Plugin Signature Verification
We added support for verifying signatures on official plugins during plugin installation. Today we sign our artifacts with our gpg key which means that users have a way to validate the integrity and authenticity of our artifacts after they have downloaded them over the Internet. Therefore, this week we added this: any time a user installs an official plugin (e.g., bin/elasticsearch-plugin install analysis-icu) over the Internet on a release, or snapshot build (or for an internal staged release build), we check that the downloaded bits have a valid signature by the expected key.
Cross-cluster replication benchmarking
The CCR team has gotten to the point of being able to benchmark our in-development cross-cluster replication feature, transferring 30GB of data between regions in Google Cloud. While much work yet remains, this is an important milestone as it allows the team to iterate on the default parameters that will be critical to out-of-the-box performance.
Improved authentication handling
We made a change to our authentication layer that will prevent nodes from making multiple simultaneous authentication requests to external systems (such as LDAP) for the same user. While we already cached successful authentications, a few scenarios (such as many metricbeat instances connecting to ES at the same time) could still cause periodic spikes in load due to these duplicative authentication requests.
Changes
Changes in 5.6:
- Use correct cluster state version for node fault detection #30810
Changes in 6.3:
- Security: fix dynamic mapping updates with aliases #30787
- Move watcher-history version setting to _meta field #30832
- [Security] Include an empty json object in an json array when FLS filters out all fields #30709
- SQL: Preserve scoring in bool queries #30730
- Upgrade to lucene-7.3.1 #30729
Changes in 6.4:
- Modify state of VerifyRepositoryResponse for bwc #30762
- REST high-level client: add put ingest pipeline API #30793
- Use remote client in TransportFieldCapsAction #30838
- Limit user to single concurrent auth per realm #30794
- [Tests] Move templated _rank_eval tests #30679
- Ensure that ip_range aggregations always return bucket keys. #30701
- Force stable file modes for built packages #30823
- Send client headers from TransportClient #30803
- Add support for indexed shape routing in geo_shape query #30760
- Add a format option to docvalue_fields. #29639
- Only ack cluster state updates successfully applied on all nodes #30672
- Replace Request#setHeaders with addHeader #30588
- Reduce CLI scripts to one-liners on Windows #30772
- [Feature] Adding a char_group tokenizer #24186
- Increase the maximum number of filters that may be in the cache. #30655
- Enable installing plugins from snapshots.elastic.co #30765
- Ignore empty completion input #30713
- Add Delete Repository High Level REST API #30666
- Reduce CLI scripts to one-liners #30759
Changes in 7.0:
- BREAKING: Use geohash cell instead of just a corner in geo_bounding_box #30698
- Reintroduce mandatory http pipelining support #30820
- Expose Lucene’s FeatureField. #30618
- Simplify number of shards setting #30783
- Make http pipelining support mandatory #30695
- BREAKING: Scripting: Remove getDate methods from ScriptDocValues #30690
Lucene
Impacts for synonym and phrase queries
The fact that codecs expose raw impacts enables to speed up more queries when the total hit count is not tracked. For instance merging impacts by taking the sum of term frequencies for all involved terms allows to compute upper bounds of scores of synonym queries, which are typically created by query parsers for terms that occur at the same position. This in-turn allows to speed up synonym queries quite a bit by skipping blocks of documents whose score upper bound is less than the current minimum score that is required for a hit to be competitive. We explored doing the same for phrase queries by taking the minimum of term frequency of all involved terms, which also looks promising even though the speed up is less spectacular than for synonym queries.
Other
- There was a concurrency issue in the way that we publish deletes for merges.

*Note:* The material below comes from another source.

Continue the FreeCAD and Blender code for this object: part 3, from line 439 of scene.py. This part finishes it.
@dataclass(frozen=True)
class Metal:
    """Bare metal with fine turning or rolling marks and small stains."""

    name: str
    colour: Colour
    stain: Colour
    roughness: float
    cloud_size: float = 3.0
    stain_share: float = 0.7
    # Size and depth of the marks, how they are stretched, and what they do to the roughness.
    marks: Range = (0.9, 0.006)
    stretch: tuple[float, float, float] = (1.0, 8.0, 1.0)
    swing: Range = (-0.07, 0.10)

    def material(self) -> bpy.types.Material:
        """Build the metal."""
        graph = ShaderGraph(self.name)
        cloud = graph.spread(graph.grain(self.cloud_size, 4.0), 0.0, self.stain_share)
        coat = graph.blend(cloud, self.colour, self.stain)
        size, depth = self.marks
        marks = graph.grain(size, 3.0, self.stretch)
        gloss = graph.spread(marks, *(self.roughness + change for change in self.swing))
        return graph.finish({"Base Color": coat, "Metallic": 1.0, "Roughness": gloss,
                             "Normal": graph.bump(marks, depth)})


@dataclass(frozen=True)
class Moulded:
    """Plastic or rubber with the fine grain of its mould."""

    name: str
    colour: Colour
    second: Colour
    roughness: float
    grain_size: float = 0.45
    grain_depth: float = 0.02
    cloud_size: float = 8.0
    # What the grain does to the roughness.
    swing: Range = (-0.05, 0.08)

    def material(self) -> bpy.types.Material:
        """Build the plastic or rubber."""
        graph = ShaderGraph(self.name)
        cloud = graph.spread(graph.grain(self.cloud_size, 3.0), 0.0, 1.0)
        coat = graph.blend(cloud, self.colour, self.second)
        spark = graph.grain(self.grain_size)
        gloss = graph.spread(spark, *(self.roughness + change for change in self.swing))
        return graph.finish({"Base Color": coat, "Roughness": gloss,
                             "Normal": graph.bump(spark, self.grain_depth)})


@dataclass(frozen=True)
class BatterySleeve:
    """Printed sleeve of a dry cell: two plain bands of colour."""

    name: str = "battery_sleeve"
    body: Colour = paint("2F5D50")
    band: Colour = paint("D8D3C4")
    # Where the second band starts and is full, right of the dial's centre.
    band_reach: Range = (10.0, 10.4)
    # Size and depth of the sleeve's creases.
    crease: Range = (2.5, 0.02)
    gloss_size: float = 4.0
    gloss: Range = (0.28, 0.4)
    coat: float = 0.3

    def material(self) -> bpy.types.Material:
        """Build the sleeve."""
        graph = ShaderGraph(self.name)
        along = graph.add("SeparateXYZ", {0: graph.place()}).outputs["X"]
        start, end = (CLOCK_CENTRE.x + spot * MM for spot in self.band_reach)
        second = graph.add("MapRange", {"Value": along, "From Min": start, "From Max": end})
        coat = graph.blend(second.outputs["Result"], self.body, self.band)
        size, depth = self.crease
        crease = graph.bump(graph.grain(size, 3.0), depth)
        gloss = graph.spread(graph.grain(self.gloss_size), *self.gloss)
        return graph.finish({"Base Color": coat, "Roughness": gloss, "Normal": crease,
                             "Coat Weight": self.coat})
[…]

- A user reported that SmartChineseAnalyzer doesn't deal correctly with surrogate pairs. The team helped fix it so that its name is less embarrassing. :)
- IndexWriter is a quite a beast with complex dependencies with merge policies, merge schedulers, deletion policies, etc. There is a proposal to clean this up a bit by detaching IndexWriter from merge policies.

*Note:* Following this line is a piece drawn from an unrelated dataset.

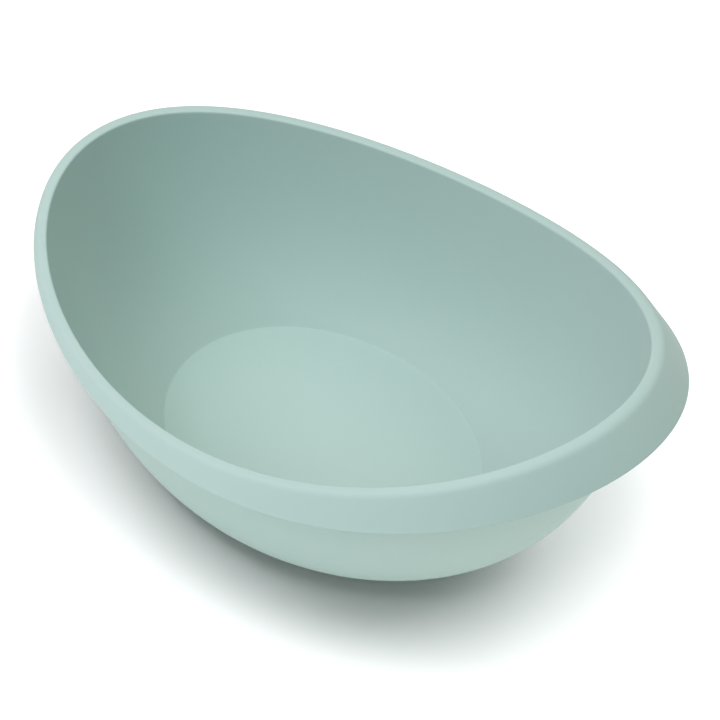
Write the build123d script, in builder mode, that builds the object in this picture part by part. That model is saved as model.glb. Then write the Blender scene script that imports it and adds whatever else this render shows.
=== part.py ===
"""Baby bath tub: one moulded oval shell with a turned-down rim, on four rubber feet.

Millimetres, +Z up, +X towards the high backrest end. The origin is on the ground, under the
middle of the tub's overall length and width.
"""

from build123d import *
from math import cos, pi, sin
import os

# Rim: an ellipse in plan, whose height rises from the sides to both ends.
RIM_LENGTH = 740.0  # inside edge, end to end
RIM_WIDTH = 470.0  # inside edge, side to side
RIM_X = -15.0  # middle of the rim ellipse
RIM_HEIGHT_SIDE = 234.0  # at the middle of each side
RIM_HEIGHT_BACK = 345.5  # at the backrest end
RIM_HEIGHT_FRONT = 255.5  # at the end where the child's feet go
BAND_WIDTH = 12.0  # flat band on top of the rim, to the corner of the lip

# Lip: the outer edge of the band is turned down and flares outwards.
LIP_LENGTH = 800.0  # over the lower edge, end to end
LIP_WIDTH = 512.0  # over the lower edge, side to side
LIP_DROP_SIDE = 24.0  # below the rim, at the middle of each side
LIP_DROP_BACK = 29.5
LIP_DROP_FRONT = 6.5
SHOULDER = 4.5  # size of the rounding between band and lip
LIP_EDGE = 3.0  # thickness of the lip at its lower edge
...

- TestRandomChains continues to find some corner cases with the new ConditionalTokenFilter.
- We wonder whether we could add a multiplexing token filter, in order for a token filter to feed multiple children with the same tokens.
- There are ongoing discussions about the way we should expose matching terms for the current position in the new matches API.
- Lucene's mock WindowsFS was assuming that the inode of a file would change when a file is moved, but this is not true with HardLinkCopyDirectoryWrapper which copies files using hard links.
- We have a proposal for a new ConcatenateFilter to concatenate the content of all produced tokens.
- Unreferenced files may remain in the index after a commit because of recent changes, which boiled down to a missing checkpoint. It is now fixed.
- We are discussing the impact of handling more than 2B documents in a single index. There are concerns about making this number unbounded, but maybe we could go with a higher limit such as 16B.